Pregnancy is a season I treasure with each child I’m given, but it is difficult, and I don’t enjoy or thrive for most of it. I think many women could say that! I am, however, so excited to give birth and hold her in my arms and watch her grow just as I do Shasta. He is a delight, and the word I use to describe my son is music. And he really is music! I can’t wait to discover the word my daughter already is.
My 26th year was one of change. Of settling into poetry, into motherhood, into our home. Of fumbling with these new wings. Of being in constant movement. Of watching my son grow and holding another miracle in my womb.
The year 26 has been absolutely big. That’s the word for it. Big. Big gifts. Big surprises. Big changes. Big blessings. Big growth. Big life (minus the garden, that was scraggly, holding on for dear, beautiful life).
So, I’m going into 27 with a heart ready to step into the growth that has begun, to settle into life as it is now, to celebrate knowing I am safe with God.
That is my prayer for 27.
Certain God is with me and will be with me always.
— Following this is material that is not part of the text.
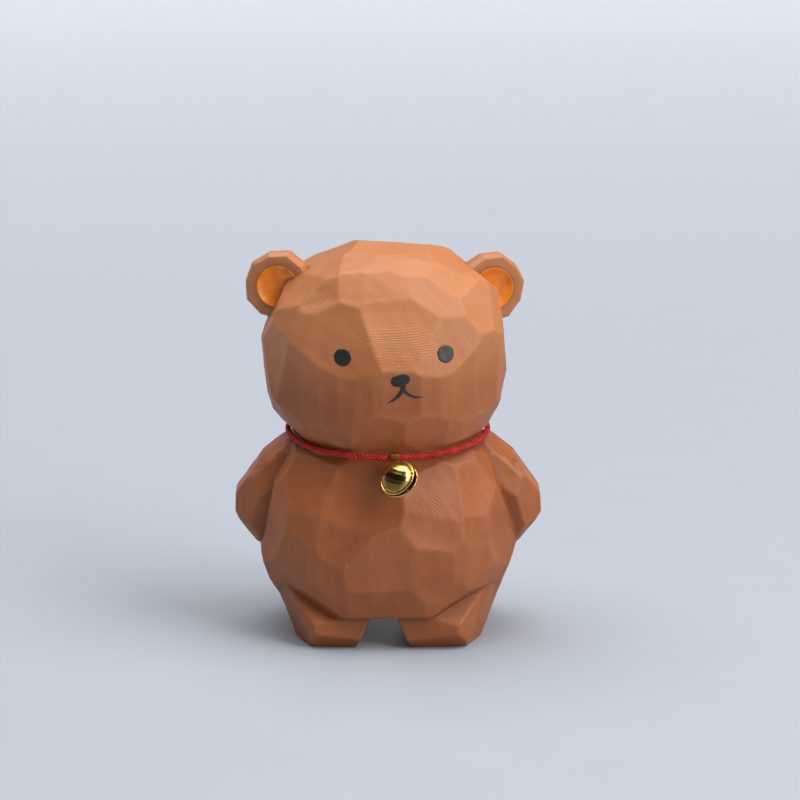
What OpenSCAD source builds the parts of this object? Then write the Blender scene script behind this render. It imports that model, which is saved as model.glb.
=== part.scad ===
// Hand-carved wooden bear with painted face and a jingle bell on a neck cord.
// +Z is up and the bear faces -Y. The origin is on the floor, under the middle.
// Each wooden block is a rounded block taken down by flat knife cuts. A cut is
// [turn, rise, shave]: turn 0 faces -Y and grows towards +X, rise is the angle
// above level, and shave is how far the cut goes under the rounded surface.

/* [Head] */
// width of the rounded block that the head is cut from
head_w = 51.8; // [46:0.1:56]
// depth of the head block, muzzle to nape
head_d = 48.0; // [43:0.1:53]
// height of the head block
head_h = 47.4; // [44:0.1:52]
// height of the middle of the head above the floor
head_z = 59.2; // [57:0.1:62]
// how far the head looks towards +X, degrees
head_turn = 5; // [-12:1:12]

/* [Body] */
// width of the rounded block that the body is cut from
body_w = 51.6; // [48:0.1:60]
// depth of the body block
body_d = 46.4; // [43:0.1:52]
// height of the body block, most of which stands above the belly line
body_h = 54.0; // [50:0.1:58]
// height of the widest part of the body
body_z = 20.0; // [18:0.1:22]
// height of the arch between the legs
arch_h = 5.9; // [4:0.1:8]

/* [Arms] */
// length of an arm block
arm_l = 26.0; // [22:0.1:30]
// thickness of an arm, side to side
arm_w = 13.0; // [11:0.1:16]
// depth of an arm, front to back
arm_d = 17.0; // [13:0.1:20]
// how far the arms spread from upright, degrees
arm_spread = 23; // [14:1:30]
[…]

Certain His presence will always be more than enough. Certain He will heal and hold me through whatever comes my way in the future. Certain of Who He is, growing absolutely deeper in that knowledge. Certain I am safe in Him to fearlessly enjoy this life from Him.
Certain of the freedom to live unafraid in all this goodness, because “You, O Lord are my hope and trust, O Lord, from my youth. Upon You I have leaned from before my birth; You are He who took me from my mother’s womb. My praise is continually of You!” (Psalm 71:5-6, exclaimation added).